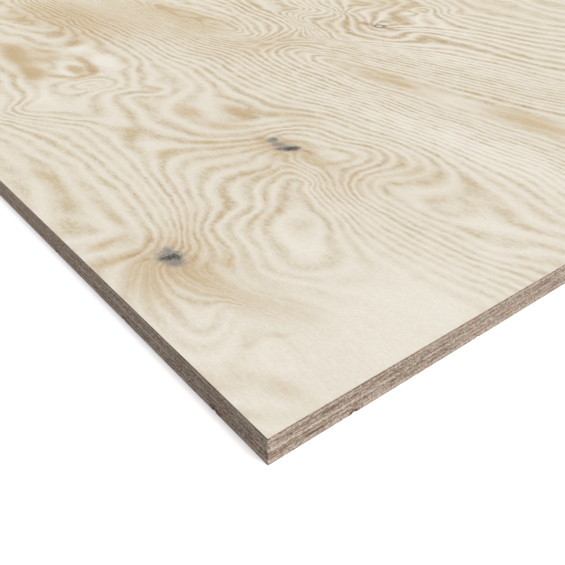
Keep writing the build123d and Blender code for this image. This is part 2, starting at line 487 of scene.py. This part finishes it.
def unseen(place):
    """0 on what the photograph shows, easing to 1 on the rest of the face."""
    beyond = None
    for along, across, distance in VIEW_EDGES:
        start = CORNER_X * along - CORNER_Y * across - distance * MM
        off = place.vector("DOT_PRODUCT", (-along, across, 0.0)) + start
        beyond = off if beyond is None else beyond.math("MAXIMUM", off)
    return beyond.ramp(UNSEEN_FROM * MM, UNSEEN_IN_FULL * MM)


def drawn_rings(place):
    """The field fitted to the drawn rings: a plane and the weighted distances to the centres."""
    centres, weights, (slope_x, slope_y, start) = fit_rings(RINGS)
    total = place.vector("DOT_PRODUCT", (slope_x, slope_y, 0.0)) + float(start)
    for centre, weight in zip(centres, weights):
        total = place.vector("DISTANCE", centre).math("MULTIPLY_ADD", float(weight), total)
    return total


def guessed_rings(place):
    """Rings for the part of the face that the photograph doesn't show."""
    waves = place.noise(*LARGE_WAVES).swing(LARGE_REACH) + place.noise(*SMALL_WAVES).swing(SMALL_REACH)
    return patches(place, UNSEEN_EYES, waves)


def ring_number(place):
    """The number of the growth ring at a place, which is whole on a growth line."""
    drawn = drawn_rings(place)
    guessed = guessed_rings(place)
    number = drawn + unseen(place) * (guessed - drawn) + FIRST_RING
    v = (place.split("Y") - CORNER_Y) / MM
    for low, high, change in RING_STEPS:
        number = number + v.ramp(low, high, 0.0, change)
    return number


# Width of a growth line as a share of the ring, and how much narrower its outer side is
LINE_WIDTH = 0.33
NARROWER = 0.07
BANDS_PER_RING = 2.3


def growth_lines(number):
    """1 on each growth line, fading fast on its outer side and slowly into the early wood."""
    part = number - number.math("ROUND")
    width = part.math("GREATER_THAN", 0.0).math("MULTIPLY_ADD", -NARROWER, LINE_WIDTH)
    share = part / width
    return (share * share * -1).math("EXPONENT")


def uneven_years(number):
    """A random share for each growth line, the same all along it."""
    inputs = {"W": number.math("ROUND")}
    return number.node("ShaderNodeTexWhiteNoise", inputs, "Value", noise_dimensions="1D")


def soft_bands(number):
    """Noise that runs along with the growth rings."""
    inputs = {"W": number * BANDS_PER_RING, "Scale": 1.0, "Detail": 2.0}
    return number.node("ShaderNodeTexNoise", inputs, "Fac", noise_dimensions="1D")


# Colours of the wood
PALE_WOOD = linear(236, 230, 218)
TAN_WOOD = linear(203, 187, 157)
WARM_WOOD = linear(203, 182, 147)
BROWN_WOOD = linear(174, 140, 98)
BACK_WOOD = linear(236, 230, 217)
BACK_LINES = linear(205, 184, 152)
KNOT_STAIN = linear(180, 146, 114)
KNOT_GREY = linear(132, 131, 126)
KNOT_HEART = linear(56, 58, 56)
KNOT_EYE = linear(226, 216, 194)

# Noises of the wood: grain sizes in mm along, across and deep, then detail and roughness
FIBRES = (16, 0.8, 2, 3, 0.6)
FLECKS = (5, 2.6, 3, 3, 0.6)
SPECKLE = (2.4, 1.5, 2, 3, 0.7)
MOTTLE = (8, 5, 6, 4, 0.7)
BLOTCHES = (26, 13, 20)
DRIFT = (90, 34, 60)
UNSEEN_WARMTH = (330, 95, 200)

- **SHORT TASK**
Repeat the material in full, exactly as it stands.

- **SOLUTION BELOW**
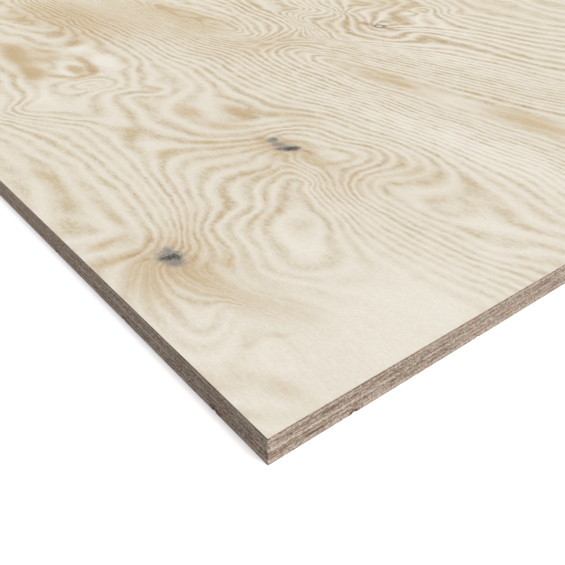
Keep writing the build123d and Blender code for this image. This is part 2, starting at line 487 of scene.py. This part finishes it.
def unseen(place):
    """0 on what the photograph shows, easing to 1 on the rest of the face."""
    beyond = None
    for along, across, distance in VIEW_EDGES:
        start = CORNER_X * along - CORNER_Y * across - distance * MM
        off = place.vector("DOT_PRODUCT", (-along, across, 0.0)) + start
        beyond = off if beyond is None else beyond.math("MAXIMUM", off)
    return beyond.ramp(UNSEEN_FROM * MM, UNSEEN_IN_FULL * MM)


def drawn_rings(place):
    """The field fitted to the drawn rings: a plane and the weighted distances to the centres."""
    centres, weights, (slope_x, slope_y, start) = fit_rings(RINGS)
    total = place.vector("DOT_PRODUCT", (slope_x, slope_y, 0.0)) + float(start)
    for centre, weight in zip(centres, weights):
        total = place.vector("DISTANCE", centre).math("MULTIPLY_ADD", float(weight), total)
    return total


def guessed_rings(place):
    """Rings for the part of the face that the photograph doesn't show."""
    waves = place.noise(*LARGE_WAVES).swing(LARGE_REACH) + place.noise(*SMALL_WAVES).swing(SMALL_REACH)
    return patches(place, UNSEEN_EYES, waves)


def ring_number(place):
    """The number of the growth ring at a place, which is whole on a growth line."""
    drawn = drawn_rings(place)
    guessed = guessed_rings(place)
    number = drawn + unseen(place) * (guessed - drawn) + FIRST_RING
    v = (place.split("Y") - CORNER_Y) / MM
    for low, high, change in RING_STEPS:
        number = number + v.ramp(low, high, 0.0, change)
    return number


# Width of a growth line as a share of the ring, and how much narrower its outer side is
LINE_WIDTH = 0.33
NARROWER = 0.07
BANDS_PER_RING = 2.3


def growth_lines(number):
    """1 on each growth line, fading fast on its outer side and slowly into the early wood."""
    part = number - number.math("ROUND")
    width = part.math("GREATER_THAN", 0.0).math("MULTIPLY_ADD", -NARROWER, LINE_WIDTH)
    share = part / width
    return (share * share * -1).math("EXPONENT")


def uneven_years(number):
    """A random share for each growth line, the same all along it."""
    inputs = {"W": number.math("ROUND")}
    return number.node("ShaderNodeTexWhiteNoise", inputs, "Value", noise_dimensions="1D")


def soft_bands(number):
    """Noise that runs along with the growth rings."""
    inputs = {"W": number * BANDS_PER_RING, "Scale": 1.0, "Detail": 2.0}
    return number.node("ShaderNodeTexNoise", inputs, "Fac", noise_dimensions="1D")


# Colours of the wood
PALE_WOOD = linear(236, 230, 218)
TAN_WOOD = linear(203, 187, 157)
WARM_WOOD = linear(203, 182, 147)
BROWN_WOOD = linear(174, 140, 98)
BACK_WOOD = linear(236, 230, 217)
BACK_LINES = linear(205, 184, 152)
KNOT_STAIN = linear(180, 146, 114)
KNOT_GREY = linear(132, 131, 126)
KNOT_HEART = linear(56, 58, 56)
KNOT_EYE = linear(226, 216, 194)

# Noises of the wood: grain sizes in mm along, across and deep, then detail and roughness
FIBRES = (16, 0.8, 2, 3, 0.6)
FLECKS = (5, 2.6, 3, 3, 0.6)
SPECKLE = (2.4, 1.5, 2, 3, 0.7)
MOTTLE = (8, 5, 6, 4, 0.7)
BLOTCHES = (26, 13, 20)
DRIFT = (90, 34, 60)
UNSEEN_WARMTH = (330, 95, 200)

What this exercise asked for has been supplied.